The most common reason buyers lose earnest money is missing a deadline or failing to deliver the correct written notice. Track dates carefully, use the contract forms your agent provides, and ask questions early if anything looks off.
Closing day and your deposit
If you close, your earnest money is applied to your down payment or closing costs. The settlement statement will show the credit. Your title company will handle recording of the deed and any loan documents with Arapahoe County.
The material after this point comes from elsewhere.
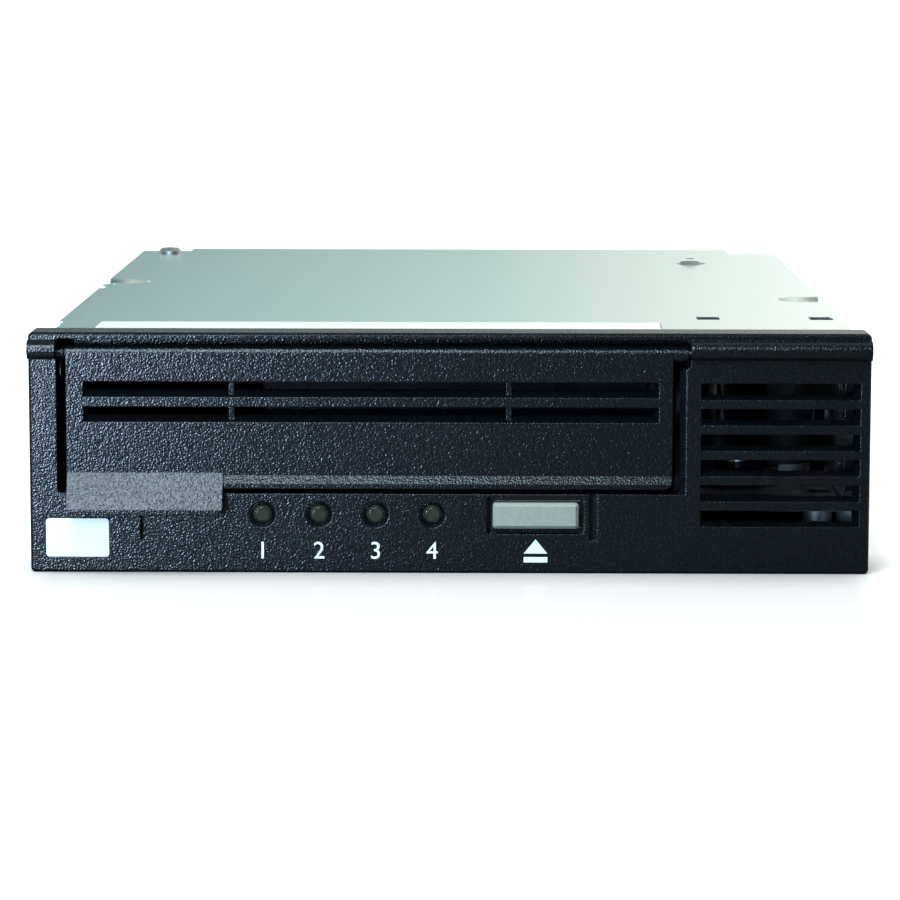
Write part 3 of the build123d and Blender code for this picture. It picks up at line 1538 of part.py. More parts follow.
# Fan
def fan_frame():
    """Square frame with a round duct, screw holes, and struts that hold the rotor's boss."""
    x0 = fan_left_x
    x1 = fan_left_x + fan_size
    body = slab(x0, x1, fan_front_y, fan_back_y, fan_bottom_z, fan_bottom_z + fan_size)
    duct = fan_size / 2 - fan_wall
    body -= lengthways(fan_centre_x, fan_front_y - flat_gap, fan_back_y + flat_gap, fan_centre_z, duct)
    strut_y = fan_front_y + fan_strut_depth / 2
    for turn in (45, 135):
        strut = Box(2 * duct + fan_wall / 2, fan_strut_depth, fan_strut_width)
        body += Pos(fan_centre_x, strut_y, fan_centre_z) * Rot(0, turn, 0) * strut
    body += lengthways(fan_centre_x, fan_front_y, fan_front_y + fan_strut_depth, fan_centre_z,
                       fan_hub_radius)
    body += lengthways(fan_centre_x, fan_front_y, fan_back_y - fan_strut_depth, fan_centre_z,
                       fan_shaft_radius)
    for dx in (-1, 1):
        for dz in (-1, 1):
            offset = fan_size / 2 - fan_screw_inset
            body -= lengthways(fan_centre_x + dx * offset, fan_front_y - flat_gap, fan_back_y + flat_gap,
                               fan_centre_z + dz * offset, fan_screw_radius)
    return body


def fan_rotor():
    """Cup-shaped rotor with seven pitched blades."""
    y0 = fan_front_y + fan_strut_depth + loose_gap
    y1 = fan_back_y - loose_gap
    body = lengthways(fan_centre_x, y0, y1, fan_centre_z, fan_hub_radius)
    tip = fan_size / 2 - fan_wall - 2 * loose_gap
    depth = (y1 - y0) * fan_blade_share
    for index in range(fan_blade_count):
        length = tip - fan_hub_radius + fan_hub_wall
        blade = Pos((fan_hub_radius - fan_hub_wall + tip) / 2, 0, 0) * Rot(fan_blade_twist, 0, 0) * Box(
            length, depth, fan_blade_thickness)
        body += Pos(fan_centre_x, (y0 + y1) / 2, fan_centre_z) * Rot(0, index * 360 / fan_blade_count,
                                                                     0) * blade
    keep = lengthways(fan_centre_x, y0, y1, fan_centre_z, tip)
    body = body & keep
    return body - lengthways(fan_centre_x, y0 - flat_gap, fan_back_y - fan_strut_depth + loose_gap,
                             fan_centre_z,
                             fan_shaft_radius + running_gap)


save("chassis_tray", chassis_tray())
save("top_cover", top_cover())
save("cover_screws",
     cover_screw(right_screw_x, right_screw_y, chassis_height - screw_dimple_drop),
     cover_screw(left_screw_x, left_screw_y, chassis_height))
save("front_bezel", front_bezel())
save("badge_plate", badge_plate())
save("cartridge_door", cartridge_door())
save("door_spring", door_spring())
save("eject_button", eject_button())
save("switch_plunger", switch_plunger())
save("eject_switch", eject_switch())
save("status_lights", *[status_light(index) for index in range(light_count)])
save("front_panel_board", front_panel_board())
save("main_board", main_board())
save("board_chips", *board_chips())
save("rear_connector", rear_connector())
save("ribbon_sockets", *ribbon_sockets())
save("panel_ribbon", panel_ribbon())
save("deck_plate", deck_plate())
save("deck_screws", *[deck_screw(side * deck_post_x, y) for side in (-1, 1) for y in deck_post_rows])
save("cartridge_tray", cartridge_tray())
save("tray_pins", *tray_pins())
save("cam_slide_left", cam_slide(left_slide_x - slide_thickness))
save("cam_slide_right", cam_slide_right())
save("guide_rail_left", guide_rail(left_rail_x - rail_thickness_side, False))
save("guide_rail_right", guide_rail(right_rail_x, True))
save("loader_gear", loader_gear())
save("loader_gear_post", loader_gear_post())
save("motor_pinion", motor_pinion())
save("loader_motor", loader_motor())
save("supply_motor", supply_motor())
save("supply_hub", supply_hub())
save("take_up_motor", take_up_motor())
save("take_up_reel", take_up_reel())
for number, (place_x, place_y) in enumerate(roller_places, start=1):
    save("guide_roller_" + str(number), guide_roller(place_x, place_y))
save("roller_posts", *[roller_post(place_x, place_y) for place_x, place_y in roller_places])
save("head_frame", head_frame())
save("head_guide_rods", *head_guide_rods())
save("head_carriage", head_carriage())
save("tape_head", tape_head())
save("lead_screw", lead_screw())
save("head_motor", head_motor())
save("threader_motor", threader_motor())
save("threader_arm", threader_arm())
save("grabber_pin", grabber_pin())
save("fan_frame", fan_frame())
save("fan_rotor", fan_rotor())
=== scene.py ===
import bmesh
import bpy
import math
from mathutils import Matrix, Vector


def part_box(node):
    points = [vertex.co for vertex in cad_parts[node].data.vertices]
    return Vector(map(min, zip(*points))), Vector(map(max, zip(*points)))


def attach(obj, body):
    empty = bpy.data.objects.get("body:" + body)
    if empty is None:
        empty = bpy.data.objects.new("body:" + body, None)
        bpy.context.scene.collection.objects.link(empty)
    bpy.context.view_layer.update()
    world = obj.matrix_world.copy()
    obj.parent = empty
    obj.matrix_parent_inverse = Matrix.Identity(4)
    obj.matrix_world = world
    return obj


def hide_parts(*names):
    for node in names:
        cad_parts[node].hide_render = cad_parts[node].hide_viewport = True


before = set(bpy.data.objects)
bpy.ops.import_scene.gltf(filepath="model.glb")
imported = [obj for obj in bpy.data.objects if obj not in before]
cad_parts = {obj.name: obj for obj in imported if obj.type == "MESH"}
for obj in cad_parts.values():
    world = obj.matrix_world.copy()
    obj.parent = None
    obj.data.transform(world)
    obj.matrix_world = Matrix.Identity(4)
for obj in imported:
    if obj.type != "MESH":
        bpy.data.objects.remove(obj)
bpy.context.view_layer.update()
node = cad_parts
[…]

Ready to move in Southshore?
When you understand earnest money and due diligence, you make cleaner, safer offers. If you want local guidance tailored to Southshore and Aurora, our family-led team is here to help you weigh competitiveness and risk at every step. Reach out to Gerlock Homes for a no-pressure consultation.
FAQs
What is earnest money in Colorado real estate?
- It is a good-faith deposit that shows commitment, held in escrow and typically credited to your buyer funds at closing.
How is a Due Diligence Fee different from earnest money?
- The DDF is paid to the seller for the right to terminate during the Due Diligence Period and is usually non-refundable, while earnest money is escrowed and tied to contingencies.
Who holds earnest money in Aurora transactions?
- A title company commonly holds the funds as escrow agent, though some deals use the listing brokerage or an attorney.
How much earnest money should Southshore buyers expect?
- Ranges vary by market: about $1,000 to $5,000 in calmer segments, around 1% in moderate markets, and 1% to 3% or more in competitive scenarios.
When do I get my earnest money back if I terminate?
- If you terminate within a valid contingency and meet notice deadlines, your earnest money is typically refunded, but the DDF usually stays with the seller.
What happens if the seller refuses to release my earnest money?
- Escrow will hold the funds until both parties agree in writing, or an arbitrator or court issues an order, as directed by the contract and escrow instructions.